Among the laws set to take effect this year around the U.S. are new abortion limits, gun laws and technology rules. And one state, Wyoming, will start setting up a lottery Monday, leaving only a handful of states without a jackpot drawing.
So as you get ready for your Fourth of July cookouts and holiday gatherings, consider this roundup of recent legislation from lawmakers in Boise:
- DRONE LIMITS: A law takes effect July 1 forbidding anybody in Idaho from using an unmanned drone aircraft to conduct unwarranted surveillance or to inappropriately snoop on somebody - including media paparazzi who might be tempted to fly over some celebrity's estate in the resort town of Sun Valley to take unauthorized photos. Those targeted by unwarranted drones could, in turn, pursue their airborne pursuers - not from the sky, but with a courtroom civil action.
- DIRECT DEMOCRACY: Prospective initiative backers, pay attention, because it could be tougher to get your ballot measure in front of voters. That's after the Idaho Farm Bureau Federation succeeded in convincing lawmakers to require that signatures of 6 percent of registered voters in at least 18 counties be gathered before a measure makes it on the ballot; there's currently no geographic requirement. The agriculture group said it was trying to stave off possible animal-cruelty measures that could limit livestock operations.
- CHARTER CASH: For the first time in Idaho charter school history, nontraditional public schools are due to start getting a share of state tax dollars to support their facilities and maintenance costs. Come next fall, the first installment of the plan is expected to distribute about $1.4 million to the 40 charter schools across the state. Before lawmakers in 2013 passed the measure, charter school proponents said the lack of funding for their buildings was threatening their financial existence.

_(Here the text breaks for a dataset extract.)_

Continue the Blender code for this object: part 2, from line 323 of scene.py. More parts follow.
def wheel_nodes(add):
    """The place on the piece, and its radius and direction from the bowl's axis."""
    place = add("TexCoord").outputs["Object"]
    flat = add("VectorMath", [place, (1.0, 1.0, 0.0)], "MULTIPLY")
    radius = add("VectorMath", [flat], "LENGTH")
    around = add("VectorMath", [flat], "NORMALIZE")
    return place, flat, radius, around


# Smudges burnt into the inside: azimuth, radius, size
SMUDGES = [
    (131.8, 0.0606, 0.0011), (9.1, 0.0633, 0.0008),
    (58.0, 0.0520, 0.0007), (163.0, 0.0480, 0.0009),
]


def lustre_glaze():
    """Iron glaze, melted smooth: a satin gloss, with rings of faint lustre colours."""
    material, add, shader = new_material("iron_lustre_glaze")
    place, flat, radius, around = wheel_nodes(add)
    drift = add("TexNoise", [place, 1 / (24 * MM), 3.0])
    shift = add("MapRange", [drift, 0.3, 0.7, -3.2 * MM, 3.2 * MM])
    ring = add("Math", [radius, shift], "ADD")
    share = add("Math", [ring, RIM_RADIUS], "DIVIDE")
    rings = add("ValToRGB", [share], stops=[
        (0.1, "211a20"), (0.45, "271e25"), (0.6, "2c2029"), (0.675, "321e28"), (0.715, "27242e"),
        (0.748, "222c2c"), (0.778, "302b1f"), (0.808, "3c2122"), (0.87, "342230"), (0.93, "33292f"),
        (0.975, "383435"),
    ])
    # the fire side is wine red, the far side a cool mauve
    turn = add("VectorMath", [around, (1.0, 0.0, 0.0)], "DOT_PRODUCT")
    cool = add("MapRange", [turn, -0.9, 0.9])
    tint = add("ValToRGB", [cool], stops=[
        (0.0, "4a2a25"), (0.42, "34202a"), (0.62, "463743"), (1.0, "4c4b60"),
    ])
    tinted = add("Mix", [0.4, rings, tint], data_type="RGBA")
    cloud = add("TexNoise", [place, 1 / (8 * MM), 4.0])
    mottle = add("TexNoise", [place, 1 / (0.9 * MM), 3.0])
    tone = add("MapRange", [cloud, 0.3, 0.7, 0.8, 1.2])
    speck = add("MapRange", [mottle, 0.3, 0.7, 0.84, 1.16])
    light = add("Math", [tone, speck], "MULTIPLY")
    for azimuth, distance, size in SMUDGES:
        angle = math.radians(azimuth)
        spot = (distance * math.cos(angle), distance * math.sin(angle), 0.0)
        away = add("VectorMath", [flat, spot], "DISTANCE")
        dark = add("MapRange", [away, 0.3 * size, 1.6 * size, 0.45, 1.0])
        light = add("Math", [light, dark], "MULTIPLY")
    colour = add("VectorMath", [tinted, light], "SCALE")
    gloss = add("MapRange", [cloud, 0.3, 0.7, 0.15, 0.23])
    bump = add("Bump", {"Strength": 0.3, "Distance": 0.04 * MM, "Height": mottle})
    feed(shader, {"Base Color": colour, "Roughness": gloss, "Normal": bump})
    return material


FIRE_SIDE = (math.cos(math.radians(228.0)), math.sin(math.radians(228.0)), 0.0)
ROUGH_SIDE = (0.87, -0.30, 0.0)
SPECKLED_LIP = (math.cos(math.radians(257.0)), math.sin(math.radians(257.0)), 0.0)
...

- CONCEALED KNIVES: Idaho residents will be allowed to carry concealed knives with blades of four inches or less without a permit, according to a new law brought by a southern Idaho Republican, Rep. Pete Nielsen of Mountain Home, after he said his son was cited for illegally concealing such a knife beneath the seat of his automobile. The measure also allows people in Idaho to conceal legally obtained Tasers, stun guns, pepper spray and cooking knives.
- BIG TRUCKS: The timber industry successfully fought for a package that aims to allow 129,000 pound trucks - above the current limit of 105,500 pounds - on more roads, winning out over foes who said it could make for more dangerous driving. Don't expect bigger trucks on lots more Idaho highways in the near future, however, because the Idaho Transportation Department is still putting together the rules that will govern just how the state's byways and highways will be vetted for their ability to accommodate heavier traffic.
- MINI-KEGS: Lawmakers said "Cheers" to a plan that will allow Idaho microbreweries that produce most of their beer in five gallon kegs to actually sell these smaller kegs to the public. Before the change, dealers or wholesalers were forbidden from making sales of beer in kegs that were less than 7 1/2 gallons. So bottoms up!
- PHONE SOLICITATION: After July 1, the caller on the other end of the line might well be the phone company hawking faster Internet service. That's after companies including Century Link Inc., Idaho's largest landline company, and Frontier Communications convinced lawmakers that Idaho should lift a 13-year-old restriction barring phone and cable TV companies from calling existing customers to market new products or services.
- JURY DUTY: For nearly 50 years, serving on a jury earned panelists just $5 for a half day and $10 for each full day of service. Mindful that this civic responsibility isn't to be taken lightly and sometimes is a real burden, lawmakers voted to allow counties to quintuple payments to $25 per half day and $50 for a whole. But the decision to actually increase payments was left up to local commissioners, so it isn't likely to happen everywhere at once.
- HISTORICAL HORSE RACING: Lawmakers agreed to allow some race tracks in Idaho to offer a new form of wagering, where patrons will be allowed to bet on historical horse races contained in a computer database. The state's horse racing industry said expanding gaming opportunities like these will help preserve their favorite sport, by increasing revenues at tracks.
- TAX GARNISHMENTS: Those behind on their taxes may get a little relief, after which the Idaho State Tax Commission will be limited to garnishing 25 percent of their earnings. Lawmakers feared that the agency needed new limits, to prevent overzealous collectors from draining somebody's bank account and leaving them without enough money to buy essentials, pay the rent, or eat.
- METAL THEFT: Thieves who target copper wire and other metals found in power transmission systems and substations may face tougher penalties after July 1, when a new law goes into effect making it a felony to interfere with a utility's ability to provide service. Buyers of such metal face tougher standards, too, including requiring them to take photos of the sellers and their vehicles to help track down thieves.
- ENHANCED CONCEALED CARRY: Come July 1, firearms enthusiasts will be able to get a beefed-up, voluntary "enhanced" concealed weapon permit after completing an eight-hour class, live fire training and a mental health check. The measure is aimed at increasing the likelihood that Idaho's concealed weapons permits more likely to be recognized by other states, easing travel for gun owners.